In his memoirs, Benjamin Wolff (1790-1866) described himself as an “amateur and collector,” and judging from the numerous signed drawings from India, one might even add “an avid amateur with an observant eye,” and this in the real 19th-century sense of the word. Wolff was indeed an able draftsman, and his artistic ambitions were understandable. Strong advice from his father led to a law degree from The University of Copenhagen, and encouraged by his two brothers; he took off to India in pursuit of career and fortune. He succeeded in both, and after his sojourn in Calcutta he returned to Denmark, purchased Engelholm Manor, south of Copenhagen, in 1830, managed it well, and maintained several positions in private as well as public administration.

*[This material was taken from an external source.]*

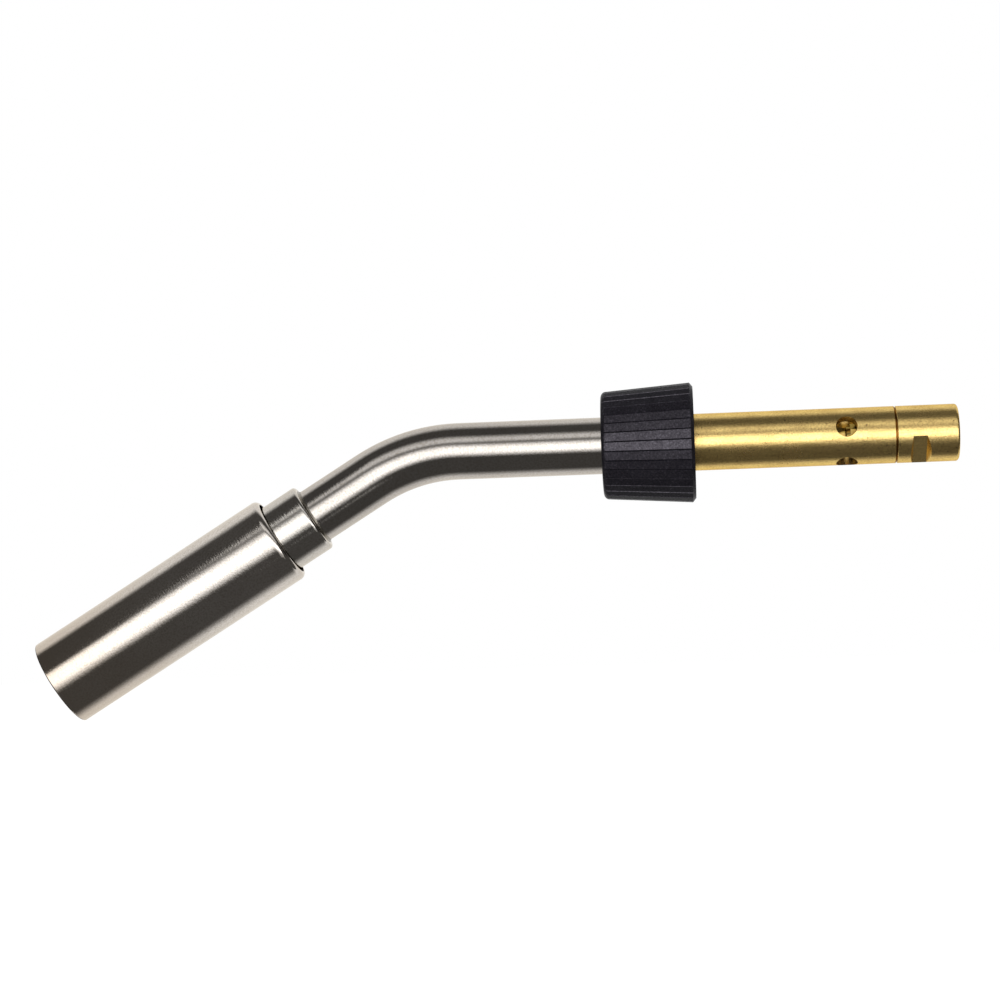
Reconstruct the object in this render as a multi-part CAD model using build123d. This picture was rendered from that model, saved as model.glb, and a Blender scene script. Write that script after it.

Prior to his departure for India, Wolff shared a mutual interest in art with his close friend and brother-in-law, J.C. Fick (1788-1864), a collector and auctioneer who was instrumental in the founding of Kunstforeningen (The Art Society) in 1825. Despite the geographical distance, the two maintained close contact during Wolff’s stay in Calcutta. Fick would not only forward updates and letters, including the Charlottenborg Spring Exhibition catalogue with personal comments—from C.W. Eckersberg he commissioned a portrait of Madam Wolff and had it sent to Calcutta. In return, Wolff would send Indian drawings back to Copenhagen—some Fick kept, others were passed on to his friend, the collector J.C. Spengler (1767-1839), and the rest were temporarily stored by Wolff’s mother.

Apart from the Wolff-Sneedorff Bequest in 1915, in which several drawings were presented to The Danish Music Museum, The Royal Library, and The Royal Collection of Graphic Art (KKS), the present works come from what seems to be the corpus of drawings and prints related to India. For almost two centuries, these were arranged by subject and stored in 19th-century portfolios at Engelholm Manor. A large number are on simple paper mounts, many with simple, black-ruled borders, and some with decorative washed borders. All works in the collection are embossed with a collector’s stamp; A five-pointed crown with initials “BW,” which was probably applied upon Wolff’s return to Denmark.